At this juncture all seemed to want to stop for a breath, as though suddenly fearful of the unknown hazards that might be encountered if they continued on the trackles
s path they were treading. Johnson tried to build bridges to the hesitant, conservative Republicans. “The fact is Andy is ‘wooling’ some of our naturally ’Democratic’ friends,” California’s Republican Senator Cole wrote in mid-February. “He is making progress; more progress than Congress.” These maneuverings convinced some onlookers that Johnson was pausing rather than suffer himself to be impeached.16
One evening during these uncertain maneuverings, John Hay met Sumner, and the Massachusetts senator derided critics of Stanton who demanded that he leave the cabinet so that harmony might reign there, and insisted that “it was often the duty of a patriotic Minister to remain in the counsels of a perverted administration as a ‘privileged spy.’ ” He felt that Congress must make it impossible for Johnson to remove Stanton. This, of course, was Sumner’s point of view, and there is nothing to indicate that Stanton shared it at this time. He was his own agent, not that of Congress. He was a partner to the legislative leaders only when he felt it necessary to curb Johnson’s activities.
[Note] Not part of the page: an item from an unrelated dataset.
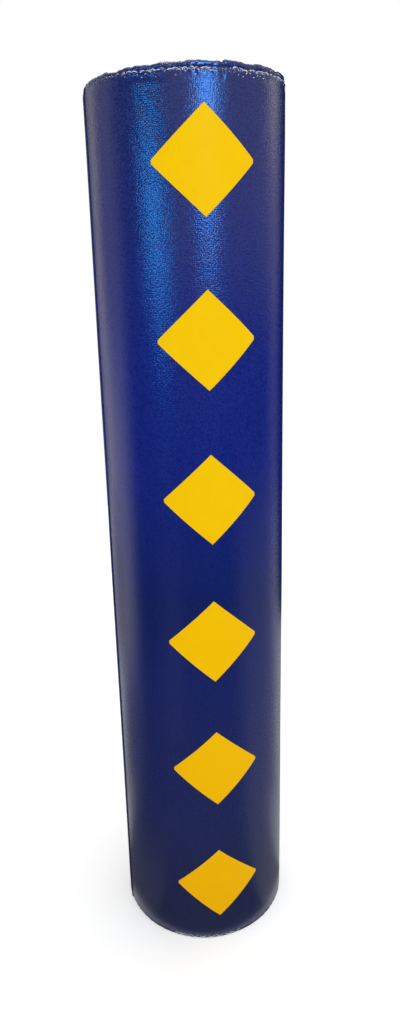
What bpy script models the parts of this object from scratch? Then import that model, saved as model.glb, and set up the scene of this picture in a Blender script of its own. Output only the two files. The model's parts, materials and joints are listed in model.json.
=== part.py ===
"""Goal post pad: a slit ring of soft foam in a sewn cover of coated fabric, with a closure flap.

Metres, +Z up. The origin is on the pad's axis at the face it stands on. The front, with its
decals, faces -Y, and the slit that lets the pad go round a post faces +Y. Azimuths are measured
about +Z from the front, positive towards +X. The cover's fabric is the hinge of each wing, and
the flap's stitch line is the hinge of the flap.
"""

import math

import bmesh
import bpy

PAD_HEIGHT = 1.8
PAD_DIAMETER = 0.372
POST_DIAMETER = 0.15
POST_CLEARANCE = 0.01
RIM_RADIUS = 0.016
STITCH_LINE_DEPTH = 0.0015
STITCH_LINE_SPREAD = 0.004
TOP_GATHER_DEPTH = 0.0025
BOTTOM_GATHER_DEPTH = 0.001

SKIN_THICKNESS = 0.001
LINING_THICKNESS = 0.001
CAP_THICKNESS = 0.0015
LAYER_GAP = 0.0003
SKIN_LIFT = 0.0005

HINGE_AZIMUTH = math.radians(100)
BACK_AZIMUTH = math.radians(180)
RELIEF_CUT_WIDTH = 0.001
SLIT_WIDTH = 0.002
FACET_AZIMUTH = math.radians(5)
RIM_FACETS = 4

DECAL_COUNT = 6
DECAL_WIDTH = 0.185
DECAL_HEIGHT = 0.18
DECAL_THICKNESS = 0.0004
DECAL_TIP = 0.003

FLAP_THICKNESS = 0.001
FLAP_STITCH_FROM_SLIT = 0.012
FLAP_EDGE_MARGIN = 0.005
FLAP_ABOVE_RIM = 0.014
HEM_WIDTH = 0.016
HEM_CLEARANCE = 0.0004
TAPE_WIDTH = 0.05
TAPE_THICKNESS = 0.0008
TAPE_FROM_SLIT = 0.009
TAPE_END_MARGIN = 0.015

OUTER_RADIUS = PAD_DIAMETER / 2
BORE_RADIUS = (POST_DIAMETER + POST_CLEARANCE) / 2
SKIN_END_RADIUS = OUTER_RADIUS - RIM_RADIUS
LOOP_TAPE_RADIUS = OUTER_RADIUS + LAYER_GAP
HOOK_TAPE_RADIUS = LOOP_TAPE_RADIUS + TAPE_THICKNESS + LAYER_GAP
FLAP_RADIUS = HOOK_TAPE_RADIUS + TAPE_THICKNESS + LAYER_GAP
FLAP_HINGE_RADIUS = FLAP_RADIUS + FLAP_THICKNESS
HEM_THICKNESS = FLAP_RADIUS - LAYER_GAP - LOOP_TAPE_RADIUS
TAPE_REACH = TAPE_FROM_SLIT + TAPE_WIDTH
FLAP_REACH = TAPE_REACH + FLAP_EDGE_MARGIN
FLAP_END = RIM_RADIUS + FLAP_ABOVE_RIM
TAPE_END = FLAP_END + TAPE_END_MARGIN


def clear_scene():
    for existing in list(bpy.data.objects):
        bpy.data.objects.remove(existing, do_unlink=True)


def principled(name, colour, roughness):
    """A non-metallic material of one colour, given as linear red, green and blue."""
    material = bpy.data.materials.new(name)
    material.use_nodes = True
    shader = material.node_tree.nodes["Principled BSDF"]
    shader.inputs["Base Color"].default_value = (*colour, 1.0)
    shader.inputs["Roughness"].default_value = roughness
    return material


def polar(radius, azimuth, z):
    return (radius * math.sin(azimuth), -radius * math.cos(azimuth), z)


def object_of(name, bm, material, joint):
    """Puts a finished bmesh into the scene as a smooth-shaded object, carried by its joint's empty."""
    bmesh.ops.recalc_face_normals(bm, faces=bm.faces)
    mesh = bpy.data.meshes.new(name)
    bm.to_mesh(mesh)
    bm.free()
    mesh.shade_smooth()
    mesh.set_sharp_from_angle(angle=math.radians(30))
    mesh.materials.append(material)
    piece = bpy.data.objects.new(name, mesh)
    bpy.context.scene.collection.objects.link(piece)
    if joint:
        piece.parent = joint
        piece.matrix_parent_inverse = joint.matrix_world.inverted()
    return piece


def joint_empty(name, radius, azimuth):
    """An empty on a vertical hinge line."""
    empty = bpy.data.objects.new(name, None)
    empty.location = polar(radius, azimuth, PAD_HEIGHT / 2)
    empty.empty_display_size = 0.05
    bpy.context.scene.collection.objects.link(empty)
    bpy.context.view_layer.update()
    return empty


def facet_azimuths(start, end):
    """The ends, and every whole facet line between them, so that all layers bend at the same lines."""
    margin = 0.1 * FACET_AZIMUTH
    first = math.floor(start / FACET_AZIMUTH)
    last = math.ceil(end / FACET_AZIMUTH)
    lines = [step * FACET_AZIMUTH for step in range(first, last + 1)]
    return [start] + [line for line in lines if start + margin < line < end - margin] + [end]


def sector(profile_at, start, end, start_inset=0.0, end_inset=0.0):
    """Sweeps a closed profile of (radius, z) points about the axis from one azimuth to another.

    Each end is a plane parallel to the radial plane there, moved in by its inset, so a cut
    between two sectors has the same width all along. Every four-sided patch is split the same
    way, from its lower corner on one line to its higher corner on the next, so the faces of
    two layers stay parallel where the rim is gathered.
    """
    bm = bmesh.new()
    azimuths = facet_azimuths(start, end)
    insets = [start_inset] + [0.0] * (len(azimuths) - 2) + [-end_inset]
    rings = []
    for azimuth, inset in zip(azimuths, insets):
        profile = profile_at(azimuth + math.asin(inset / OUTER_RADIUS))
        turned = [polar(radius, azimuth + math.asin(inset / radius), z) for radius, z in profile]
        rings.append([bm.verts.new(point) for point in turned])
    for ring, following in zip(rings, rings[1:]):
        for i in range(len(ring)):
            j = (i + 1) % len(ring)
            if ring[i].co.z <= ring[j].co.z:
                bm.faces.new((ring[i], ring[j], following[j]))
                bm.faces.new((ring[i], following[j], following[i]))
            else:
                bm.faces.new((ring[i], ring[j], following[i]))
                bm.faces.new((ring[j], following[j], following[i]))
    bm.faces.new(rings[0])
    bm.faces.new(list(reversed(rings[-1])))
    return bm


def gather(azimuth):
    """How deep the rim is gathered at an azimuth: 0 on every second facet line and 1 between."""
    return 1 - abs(azimuth / FACET_AZIMUTH % 2 - 1)


def rim(inset, fold_depth):
    """One rim as (radius, distance from the pad's end), from its turned-in end to the plain wall.

    It is a quarter round, drawn in by the folds of the gathered fabric and, at its foot, by the
    line of stitches round the pad.
    """
    points = []
    for step in range(RIM_FACETS):
        angle = math.radians(90) * (1 - step / RIM_FACETS)
        reach = RIM_RADIUS - inset - fold_depth * math.sin(2 * angle)
        radius = SKIN_END_RADIUS + reach * math.cos(angle)
        points.append((radius, SKIN_LIFT + RIM_RADIUS - reach * math.sin(angle)))
    stitches = SKIN_LIFT + RIM_RADIUS
    points.append((OUTER_RADIUS - inset - STITCH_LINE_DEPTH, stitches))
    points.append((OUTER_RADIUS - inset, stitches + STITCH_LINE_SPREAD))
    return points


def side(inset, azimuth):
    """The side of the pad from its bottom rim to its top rim, moved in from the outer surface."""
    lower = rim(inset, BOTTOM_GATHER_DEPTH * gather(azimuth))
    upper = rim(inset, TOP_GATHER_DEPTH * gather(azimuth))
    return lower + [(radius, PAD_HEIGHT - depth) for radius, depth in reversed(upper)]


def skin_profile(azimuth):
    """A sheet over the side, turned in at both rims to meet the caps."""
    return side(0.0, azimuth) + list(reversed(side(SKIN_THICKNESS, azimuth)))


def filling_profile(inner_radius):
    """Everything inside the skin, from a radius outwards and from cap to cap."""

    def profile(azimuth):
        outside = side(SKIN_THICKNESS + LAYER_GAP, azimuth)
        return [(inner_radius, outside[0][1])] + outside + [(inner_radius, outside[-1][1])]

    return profile


def upright(inner_radius, outer_radius, low, high):
    """A plain wall, the same at every azimuth."""
    corners = [(inner_radius, low), (outer_radius, low), (outer_radius, high), (inner_radius, high)]
    return lambda azimuth: corners


def segment(name, start, end, start_gap, end_gap, joint, finishes):
    """One part of the pad: its foam, skin, lining and two caps, between two cuts through the ring."""
    behind_lining = LINING_THICKNESS + LAYER_GAP
    foam = sector(
        filling_profile(BORE_RADIUS + behind_lining),
        start,
        end,
        start_gap + behind_lining,
        end_gap + behind_lining,
    )
    object_of(f"{name}_foam", foam, finishes["foam"], joint)
    skin = sector(skin_profile, start, end, start_gap, end_gap)
    object_of(f"{name}_skin", skin, finishes["cover"], joint)
    cap_outer = SKIN_END_RADIUS - LAYER_GAP
    for place, low in (("bottom", 0.0), ("top", PAD_HEIGHT - CAP_THICKNESS)):
        profile = upright(BORE_RADIUS, cap_outer, low, low + CAP_THICKNESS)
        cap = sector(profile, start, end, start_gap, end_gap)
        object_of(f"{name}_{place}_cap", cap, finishes["cover"], joint)
    lining(name, start, end, start_gap, end_gap, joint, finishes)


def lining(name, start, end, start_gap, end_gap, joint, finishes):
    """One sheet that lines the bore and turns out along both cuts: the filling less the foam's pocket."""
    sheet = object_of(
        f"{name}_lining",
        sector(filling_profile(BORE_RADIUS), start, end, start_gap, end_gap),
        finishes["cover"],
        joint,
    )
    beyond = LINING_THICKNESS * 20
    pocket_profile = upright(
        BORE_RADIUS + LINING_THICKNESS, OUTER_RADIUS + beyond, -beyond, PAD_HEIGHT + beyond
    )
    pocket = object_of(
        f"{name}_pocket_cutter",
        sector(
            pocket_profile, start, end, start_gap + LINING_THICKNESS, end_gap + LINING_THICKNESS
        ),
        finishes["cover"],
        joint,
    )
    pocket.hide_render = True
    pocket.display_type = "WIRE"
    cut = sheet.modifiers.new("pocket", "BOOLEAN")
    cut.operation = "DIFFERENCE"
    cut.object = pocket


def decal(index, finishes):
    """A lozenge of thin film on the front skin, whose height falls off evenly from its middle line."""
    half_azimuth = DECAL_WIDTH / 2 / OUTER_RADIUS
    centre_z = PAD_HEIGHT * (index + 0.5) / DECAL_COUNT
    inner = OUTER_RADIUS + LAYER_GAP

    def profile(azimuth):
        fall = 1 - abs(azimuth) / half_azimuth
        half_height = DECAL_TIP + (DECAL_HEIGHT / 2 - DECAL_TIP) * fall
        ends = (centre_z - half_height, centre_z + half_height)
        return upright(inner, inner + DECAL_THICKNESS, *ends)(azimuth)

    film = sector(profile, -half_azimuth, half_azimuth)
    object_of(f"decal_{index + 1}", film, finishes["decal"], None)


def strip(name, inner_radius, thickness, near, far, end_inset, finish, joint):
    """A strip along the back of the pad, given by how far its edges lie from the slit, towards +X."""
    profile = upright(inner_radius, inner_radius + thickness, end_inset, PAD_HEIGHT - end_inset)
    start = BACK_AZIMUTH - far / OUTER_RADIUS
    end = BACK_AZIMUTH - near / OUTER_RADIUS
    object_of(name, sector(profile, start, end), finish, joint)


def closure(left_joint, right_joint, finishes):
    """The flap over the slit, the hem that sews it to the left wing, and its two fastening tapes."""
    stitch = -FLAP_STITCH_FROM_SLIT
    flap_joint = joint_empty(
        "closure_flap_hinge", FLAP_HINGE_RADIUS, BACK_AZIMUTH - stitch / OUTER_RADIUS
    )
    flap_joint.parent = left_joint
    flap_joint.matrix_parent_inverse = left_joint.matrix_world.inverted()
    bpy.context.view_layer.update()
    strip(
        "closure_flap",
        FLAP_RADIUS,
        FLAP_THICKNESS,
        stitch,
        FLAP_REACH,
        FLAP_END,
        finishes["cover"],
        flap_joint,
    )
    strip(
        "flap_hem",
        LOOP_TAPE_RADIUS,
        HEM_THICKNESS,
        stitch - HEM_CLEARANCE - HEM_WIDTH,
        stitch - HEM_CLEARANCE,
        FLAP_END,
        finishes["cover"],
        left_joint,
    )
    tapes = (
        ("hook_tape", HOOK_TAPE_RADIUS, flap_joint),
        ("loop_tape", LOOP_TAPE_RADIUS, right_joint),
    )
    for name, radius, joint in tapes:
        strip(
            name, radius, TAPE_THICKNESS, TAPE_FROM_SLIT, TAPE_REACH, TAPE_END,
            finishes["tape"], joint,
        )


def main():
    clear_scene()
    finishes = {
        "cover": principled("coated_fabric", (0.009, 0.016, 0.16), 0.35),
        "foam": principled("polyethylene_foam", (0.55, 0.56, 0.58), 0.9),
        "decal": principled("heat_applied_vinyl", (0.86, 0.55, 0.0), 0.45),
        "tape": principled("hook_and_loop_tape", (0.02, 0.02, 0.025), 0.95),
    }
    left_joint = joint_empty("left_wing_hinge", OUTER_RADIUS, -HINGE_AZIMUTH)
    right_joint = joint_empty("right_wing_hinge", OUTER_RADIUS, HINGE_AZIMUTH)
    cut = RELIEF_CUT_WIDTH / 2
    slit = SLIT_WIDTH / 2
    segment("front", -HINGE_AZIMUTH, HINGE_AZIMUTH, cut, cut, None, finishes)
    segment("left", -BACK_AZIMUTH, -HINGE_AZIMUTH, slit, cut, left_joint, finishes)
    segment("right", HINGE_AZIMUTH, BACK_AZIMUTH, cut, slit, right_joint, finishes)
    for index in range(DECAL_COUNT):
        decal(index, finishes)
    closure(left_joint, right_joint, finishes)


main()
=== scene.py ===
import json
import math

import bpy
import numpy as np
from mathutils import Matrix, Quaternion, Vector

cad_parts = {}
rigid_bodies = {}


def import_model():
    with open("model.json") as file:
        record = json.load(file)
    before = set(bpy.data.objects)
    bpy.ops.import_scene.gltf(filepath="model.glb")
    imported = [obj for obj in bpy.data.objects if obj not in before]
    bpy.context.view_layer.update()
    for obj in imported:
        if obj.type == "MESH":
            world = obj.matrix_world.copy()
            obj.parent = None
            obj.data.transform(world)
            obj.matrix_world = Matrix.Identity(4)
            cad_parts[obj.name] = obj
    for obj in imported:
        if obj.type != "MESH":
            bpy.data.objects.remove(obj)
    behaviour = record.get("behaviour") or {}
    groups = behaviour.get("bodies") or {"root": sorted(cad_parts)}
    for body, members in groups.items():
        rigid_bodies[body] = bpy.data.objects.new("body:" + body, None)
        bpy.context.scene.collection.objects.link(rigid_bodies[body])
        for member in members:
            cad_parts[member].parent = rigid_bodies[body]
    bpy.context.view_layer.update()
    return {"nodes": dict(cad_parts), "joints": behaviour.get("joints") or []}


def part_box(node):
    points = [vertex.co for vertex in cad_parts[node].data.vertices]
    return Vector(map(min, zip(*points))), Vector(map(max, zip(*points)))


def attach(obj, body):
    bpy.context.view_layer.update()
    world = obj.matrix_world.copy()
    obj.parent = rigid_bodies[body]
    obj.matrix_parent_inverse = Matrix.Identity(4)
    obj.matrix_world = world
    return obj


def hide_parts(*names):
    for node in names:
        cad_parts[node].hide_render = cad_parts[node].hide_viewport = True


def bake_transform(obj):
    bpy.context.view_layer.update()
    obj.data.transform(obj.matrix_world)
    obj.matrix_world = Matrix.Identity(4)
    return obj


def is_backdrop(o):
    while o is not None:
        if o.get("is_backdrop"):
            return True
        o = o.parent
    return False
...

Mostly he attended to his departmental and personal business. Worried about the health of General Meigs, who was grieving over a son killed by rebel guerrillas in the war, Stanton sent him on a tour of Europe to compare supply procedures of foreign armies. Meigs was the bitterest foe of Johnson’s policies in the Army. He refused even to correspond with pardoned former rebels concerning army contracts, much less grant any to them. Stanton sent him off nevertheless. The Secretary had to appear more than a dozen times in February before various congressional committees, and the testimony he gave was restrained and careful. He and Ellen gave several dinners and receptions, and their guests included persons of all shades of political opinion.17 But despite the surface appearance of harmony, his official position was now disagreeable in the extreme. Stanton knew that no matter what he did, Johnson and the President’s supporters in the cabinet would see no good in it.